## REQUIRED TASK
Everything from the line containing "def worn_tip(ring: np.ndarray, inner: np.ndarray)" through the line containing "obj.matrix_parent_inverse = Matrix.Identity(4)" must be quoted exactly; everything else is left out.

## DATASET EXCERPT
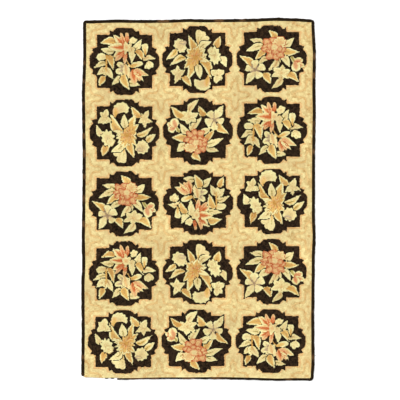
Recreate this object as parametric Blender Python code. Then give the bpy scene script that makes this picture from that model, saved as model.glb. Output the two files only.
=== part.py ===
"""A flat hooked rug: a field of wool loops on cloth, and the whipped yarn edge that runs round it.

X runs across the rug, Y along it and Z up. The origin is the middle of the underside.
The four sides are as uneven as on an old hand-made rug. At one corner the whipping is worn away,
so the edge piece is open there.
"""

from typing import NamedTuple

import bmesh
import bpy
import numpy as np

# Sizes in metres
FIELD_THICKNESS = 0.008  # the cloth and the loops that stand on it
LOOP_SHOULDER = 0.002  # rounding over the outermost loops
EDGE_THICKNESS = 0.009  # the whipping over the turned cloth edge
CORNER_RADIUS = 0.016
PIECE_GAP = 0.0003
WORN_END = -0.426  # along the near side, where the whipping starts again
TIP_LENGTH = 0.004  # the whipping's two ragged ends
TIP_SIZE = 0.6  # their size beside the full section

# How finely the outline is followed
SAMPLE_STEP = 0.030
CORNER_STEPS = 4
EASING = 0.020  # half the stretch over which a side's broken line is evened out
EASING_SAMPLES = 7


class Side(NamedTuple):
    """One side of the rug: the whipping's width, and rows of (along, out).

    along runs from the rug's middle, to the right or up the rug. out is how far the outer edge is
    from the rug's middle there.
    """

    edge_width: float
    rows: tuple


NEAR = Side(
    edge_width=0.009,
    rows=(
        (-0.594, 0.9440),
        (-0.489, 0.9485),
        (-0.389, 0.9462),
        (-0.221, 0.9425),
        (0.114, 0.9420),
        (0.282, 0.9457),
        (0.420, 0.9504),
        (0.492, 0.9478),
        (0.576, 0.9485),
    ),
)
RIGHT = Side(
    edge_width=0.013,
    rows=(
        (-0.928, 0.6030),
        (-0.865, 0.6074),
        (-0.614, 0.6060),
        (-0.278, 0.6095),
        (-0.194, 0.6142),
        (-0.110, 0.6095),
        (0.226, 0.6105),
        (0.477, 0.6142),
        (0.561, 0.6116),
        (0.771, 0.6147),
        (0.897, 0.6074),
    ),
)
FAR = Side(
    edge_width=0.010,
    rows=(
        (-0.557, 0.9373),
        (-0.431, 0.9420),
        (-0.305, 0.9396),
        (-0.137, 0.9410),
        (-0.053, 0.9459),
        (0.030, 0.9430),
        (0.282, 0.9457),
        (0.408, 0.9520),
        (0.534, 0.9478),
        (0.592, 0.9420),
    ),
)
LEFT = Side(
    edge_width=0.012,
    rows=(
        (-0.865, 0.6137),
        (-0.698, 0.6120),
        (-0.446, 0.6140),
        (-0.362, 0.6090),
        (-0.194, 0.6116),
        (-0.110, 0.6095),
        (0.226, 0.6070),
        (0.561, 0.6110),
        (0.729, 0.6040),
        (0.897, 0.6050),
    ),
)

# The whipping's section, from (inset as a share of its width, height as a share of its thickness)
EDGE_SECTION = (
    (0.22, 0.00),
    (0.80, 0.00),
    (1.00, 0.18),
    (1.00, 0.72),
    (0.80, 0.96),
    (0.50, 1.00),
    (0.20, 0.93),
    (0.03, 0.66),
    (0.00, 0.28),
)


def outer_edge(side: Side, along: np.ndarray) -> np.ndarray:
    """How far a side's outer edge is from the middle: its rows' broken line, evened out."""
    table = np.array(side.rows)
    nearby = along + np.linspace(-EASING, EASING, EASING_SAMPLES)[:, None]
    return np.interp(nearby, table[:, 0], table[:, 1]).mean(axis=0)


def stretch(start: float, end: float) -> np.ndarray:
    """Even samples from start to end, both included."""
    count = max(2, round(abs(end - start) / SAMPLE_STEP) + 1)
    return np.linspace(start, end, count)


def corner_centres() -> dict:
    """The middle of each corner's arc, from where its two sides end."""
    centres = {}
    for name, across, along, x_sign, y_sign in (
        ("near_right", RIGHT, NEAR, 1, -1),
        ("far_right", RIGHT, FAR, 1, 1),
        ("far_left", LEFT, FAR, -1, 1),
        ("near_left", LEFT, NEAR, -1, -1),
    ):
        x = float(outer_edge(across, np.array([y_sign * 1.0]))[0]) - CORNER_RADIUS
        y = float(outer_edge(along, np.array([x_sign * 1.0]))[0]) - CORNER_RADIUS
        centres[name] = np.array([x_sign * x, y_sign * y])
    return centres


def corner_arc(centre: np.ndarray, start: float, x_inset: float, y_inset: float) -> np.ndarray:
    """A quarter turn about a corner's middle, anticlockwise from start, without its two ends."""
    turn = start + np.linspace(0, np.pi / 2, CORNER_STEPS + 1)[1:-1]
    reach = CORNER_RADIUS - np.array([x_inset, y_inset])
    return centre + np.column_stack([np.cos(turn), np.sin(turn)]) * reach


def whipped_path(share: float, gap: float = 0.0) -> np.ndarray:
    """The stretch that the whipping covers, anticlockwise from the worn corner's far end.

    share is how far in from the outer edge, as a share of the whipping's width, plus gap.
    """
    near, right, far, left = (share * side.edge_width + gap for side in (NEAR, RIGHT, FAR, LEFT))
    centres = corner_centres()
    near_x = stretch(WORN_END, centres["near_right"][0])
    right_y = stretch(centres["near_right"][1], centres["far_right"][1])
    far_x = stretch(centres["far_right"][0], centres["far_left"][0])
    left_y = stretch(centres["far_left"][1], centres["near_left"][1])
    return np.concatenate(
        [
            np.column_stack([near_x, near - outer_edge(NEAR, near_x)]),
            corner_arc(centres["near_right"], -np.pi / 2, right, near),
            np.column_stack([outer_edge(RIGHT, right_y) - right, right_y]),
            corner_arc(centres["far_right"], 0.0, right, far),
            np.column_stack([far_x, outer_edge(FAR, far_x) - far]),
            corner_arc(centres["far_left"], np.pi / 2, left, far),
            np.column_stack([left - outer_edge(LEFT, left_y), left_y]),
        ]
    )


def worn_path() -> np.ndarray:
    """The field's edge where the whipping is worn away, from the left side's end to the rest."""
    centre = corner_centres()["near_left"]
    left, near = LEFT.edge_width + PIECE_GAP, NEAR.edge_width + PIECE_GAP
    near_x = stretch(centre[0], WORN_END)[:-1]
    return np.concatenate(
        [
            corner_arc(centre, np.pi, left, near),
            np.column_stack([near_x, near - outer_edge(NEAR, near_x)]),
        ]
    )


def middle_of_box() -> np.ndarray:
    """The middle of the rug's box, which becomes the origin."""
    outer = whipped_path(0.0)
    return (outer.min(axis=0) + outer.max(axis=0)) / 2


def wool(name: str, colour: tuple, roughness: float) -> bpy.types.Material:
    """A plain wool finish."""
    material = bpy.data.materials.new(name)
    material.use_nodes = True
    shader = material.node_tree.nodes["Principled BSDF"]
    shader.inputs["Base Color"].default_value = (*colour, 1.0)
    shader.inputs["Roughness"].default_value = roughness
    shader.inputs["Metallic"].default_value = 0.0
    return material


def add_piece(name: str, mesh: bmesh.types.BMesh, material: bpy.types.Material) -> bpy.types.Object:
    """Puts a finished mesh into the scene as one named piece."""
    bmesh.ops.recalc_face_normals(mesh, faces=mesh.faces)
    data = bpy.data.meshes.new(name)
    mesh.to_mesh(data)
    mesh.free()
    data.materials.append(material)
    piece = bpy.data.objects.new(name, data)
    bpy.context.scene.collection.objects.link(piece)
    return piece


def hooked_field(middle: np.ndarray) -> bpy.types.Object:
    """The field: its outline raised to the loops' tops, with the outermost loops rounded over."""
    outline = np.concatenate([whipped_path(1.0, PIECE_GAP), worn_path()]) - middle
    mesh = bmesh.new()
    base = mesh.faces.new([mesh.verts.new((x, y, 0.0)) for x, y in outline])
    raised = bmesh.ops.extrude_face_region(mesh, geom=[base])["geom"]
    top = [item for item in raised if isinstance(item, bmesh.types.BMVert)]
    bmesh.ops.translate(mesh, verts=top, vec=(0.0, 0.0, FIELD_THICKNESS))
    rim = [edge for edge in mesh.edges if all(vert in set(top) for vert in edge.verts)]
    bmesh.ops.bevel(mesh, geom=rim, offset=LOOP_SHOULDER, segments=2, profile=0.5, affect="EDGES")
    bmesh.ops.triangulate(mesh, faces=mesh.faces)
    return add_piece("hooked_field", mesh, wool("field_wool", (0.62, 0.48, 0.29), 0.95))


def edge_binding(middle: np.ndarray) -> bpy.types.Object:
    """The whipping: its section carried along the edge, with a smaller section at each end."""
    rings = np.stack(
        [
            np.column_stack(
                [whipped_path(inset) - middle, np.full(len(whipped_path(inset)), height * EDGE_THICKNESS)]
            )
            for inset, height in EDGE_SECTION
        ],
        axis=1,
    )
    rings = np.concatenate([[worn_tip(rings[0], rings[1])], rings, [worn_tip(rings[-1], rings[-2])]])
    mesh = bmesh.new()
    loops = [[mesh.verts.new(point) for point in ring] for ring in rings]
    for ring, following in zip(loops, loops[1:]):
        for i, vert in enumerate(ring):
            mesh.faces.new((ring[i - 1], vert, following[i], following[i - 1]))
    mesh.faces.new(loops[0])
    mesh.faces.new(loops[-1])
    bmesh.ops.triangulate(mesh, faces=mesh.faces)
    return add_piece("edge_binding", mesh, wool("edge_wool", (0.016, 0.012, 0.010), 0.9))


def worn_tip(ring: np.ndarray, inner: np.ndarray) -> np.ndarray:
    """One end's last section: smaller, and a little past the full one."""
    run = ring.mean(axis=0) - inner.mean(axis=0)
    onward = run / np.linalg.norm(run) * TIP_LENGTH
    seat = ring.mean(axis=0) * (1, 1, 0)
    return seat + (ring - seat) * TIP_SIZE + onward


def main() -> None:
    """Clears the scene and builds the two pieces."""
    for existing in list(bpy.data.objects):
        bpy.data.objects.remove(existing)
    middle = middle_of_box()
    hooked_field(middle)
    edge_binding(middle)


main()
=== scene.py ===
"""The looks of a hooked rug: wool loops in flowered blocks on cloth, and a yarn edge whipped round it.

X runs across the rug, Y along it and Z up, in metres. The pattern's own tables are in millimetres.
"""

import logging
import math
from dataclasses import dataclass, field
from enum import Enum
from typing import NamedTuple

import bpy
import numpy as np
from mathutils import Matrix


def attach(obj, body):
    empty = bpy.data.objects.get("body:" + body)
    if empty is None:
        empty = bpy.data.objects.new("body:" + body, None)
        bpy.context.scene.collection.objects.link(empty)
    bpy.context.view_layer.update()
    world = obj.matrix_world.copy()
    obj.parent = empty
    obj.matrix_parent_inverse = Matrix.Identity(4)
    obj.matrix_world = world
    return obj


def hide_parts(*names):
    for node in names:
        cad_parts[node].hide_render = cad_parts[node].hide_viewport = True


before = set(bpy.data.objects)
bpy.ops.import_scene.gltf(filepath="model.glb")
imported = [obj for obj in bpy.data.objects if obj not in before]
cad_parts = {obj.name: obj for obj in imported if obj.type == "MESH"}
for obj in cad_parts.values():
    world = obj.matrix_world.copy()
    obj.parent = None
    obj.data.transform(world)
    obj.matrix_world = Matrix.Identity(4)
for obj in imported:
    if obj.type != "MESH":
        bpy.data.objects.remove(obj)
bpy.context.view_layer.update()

Array = np.ndarray
Pair = tuple[float, float]
Triple = tuple[float, float, float]
Piece = bpy.types.Object
Socket = bpy.types.NodeSocket

MM = 0.001
LOG = logging.getLogger("hooked_rug")
FIELD_NODE = "hooked_field"
EDGE_NODE = "edge_binding"
BODY = "root"
MOST_TRIANGLES = 185_000  # in one piece of pile
DIGITS = 6  # to which a CAD point is rounded, so that each place counts once
MAP_INSET = 0.002  # how far inside its square a map lies
SHEEN_ROUGHNESS = 0.6


def as_seen(red: float, green: float, blue: float) -> Triple:
    """The linear colour of a dye given as it looks, from 0 to 255 a channel, by the sRGB curve.

    Args:
        red, green, blue: The dye, as a screen shows it.

    Returns:
        The three linear shares, from 0 to 1.
    """
    shares = np.array([red, green, blue]) / 255
    linear = np.where(shares <= 0.04045, shares / 12.92, ((shares + 0.055) / 1.055) ** 2.4)
    return tuple(float(share) for share in linear)


class Yarn(Enum):
    """The dyed wools, by their numbers in the chart."""

    CREAM = 0
    DARK = 1
    PEACH = 2
    TAN = 3
    IVORY = 4
    GOLD = 5
    CORAL = 6
    PINK = 7
    LILAC = 8
    OLIVE = 9


CREAM, DARK, PEACH, TAN, IVORY, GOLD, CORAL, PINK, LILAC, OLIVE = Yarn


@dataclass(frozen=True)
class Wander:
    """A smooth value that wanders between about -1 and 1 over the rug."""

    wavelength: float
    seed: int
    waves: int = 9
    spread: Pair = (0.6, 1.6)  # the least and the most waves beside the usual number
    quiet: float = 0.9  # times the root of the waves, by which their sum is divided

    def at(self, x: Array, y: Array) -> Array:
        """The value at each place: a sum of sine waves that run in seeded directions.

        Args:
            x: Places across the rug.
            y: Places along the rug, in the same unit as x and the wavelength.

        Returns:
            The sum, scaled so that it rarely passes 1.
        """
        draw = np.random.default_rng(self.seed)
        turns = draw.uniform(0, 2 * np.pi, self.waves)
        phases = draw.uniform(0, 2 * np.pi, self.waves)
        pulls = draw.uniform(*self.spread, self.waves) * 2 * np.pi / self.wavelength
        total = np.zeros(np.broadcast(x, y).shape, np.float32)
        for turn, phase, pull in zip(turns, phases, pulls):
            total += np.sin((x * np.cos(turn) + y * np.sin(turn)) * pull + phase).astype(np.float32)
        return total / (self.quiet * np.sqrt(self.waves))


def ramp(line: Pair, at: Array) -> Array:
    """The first number, plus the second times the value at each place."""
    return line[0] + line[1] * at


def run_along(line: Array) -> Array:
    """How far each point of a broken line lies along it."""
    return np.concatenate([[0], np.hypot(*np.diff(line, axis=0).T).cumsum()])


def turns_of(count: int) -> Array:
    """Evenly spaced angles once round, without the last, which is the first again."""
    return np.linspace(0, 2 * np.pi, count, endpoint=False)


def right_of_middle(x: Array, middle: float = 0.06, reach: float = 0.2) -> Array:
    """How far right of the near side's middle x lies, as a share of a reach, from -0.5 to 0.5."""
    return np.clip((x - middle) / reach, -0.5, 0.5)


# ------------------------ the outline


def node_points(node: str) -> Array:
    """A CAD node's vertices, as rows of x, y and z.

    Args:
        node: The node's name.

    Returns:
        One row for each vertex.
    """
    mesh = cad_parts[node].data
    points = np.empty(len(mesh.vertices) * 3)
    mesh.vertices.foreach_get("co", points)
    return points.reshape(-1, 3)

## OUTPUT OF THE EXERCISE
def worn_tip(ring: np.ndarray, inner: np.ndarray) -> np.ndarray:
    """One end's last section: smaller, and a little past the full one."""
    run = ring.mean(axis=0) - inner.mean(axis=0)
    onward = run / np.linalg.norm(run) * TIP_LENGTH
    seat = ring.mean(axis=0) * (1, 1, 0)
    return seat + (ring - seat) * TIP_SIZE + onward


def main() -> None:
    """Clears the scene and builds the two pieces."""
    for existing in list(bpy.data.objects):
        bpy.data.objects.remove(existing)
    middle = middle_of_box()
    hooked_field(middle)
    edge_binding(middle)


main()
=== scene.py ===
"""The looks of a hooked rug: wool loops in flowered blocks on cloth, and a yarn edge whipped round it.

X runs across the rug, Y along it and Z up, in metres. The pattern's own tables are in millimetres.
"""

import logging
import math
from dataclasses import dataclass, field
from enum import Enum
from typing import NamedTuple

import bpy
import numpy as np
from mathutils import Matrix


def attach(obj, body):
    empty = bpy.data.objects.get("body:" + body)
    if empty is None:
        empty = bpy.data.objects.new("body:" + body, None)
        bpy.context.scene.collection.objects.link(empty)
    bpy.context.view_layer.update()
    world = obj.matrix_world.copy()
    obj.parent = empty
    obj.matrix_parent_inverse = Matrix.Identity(4)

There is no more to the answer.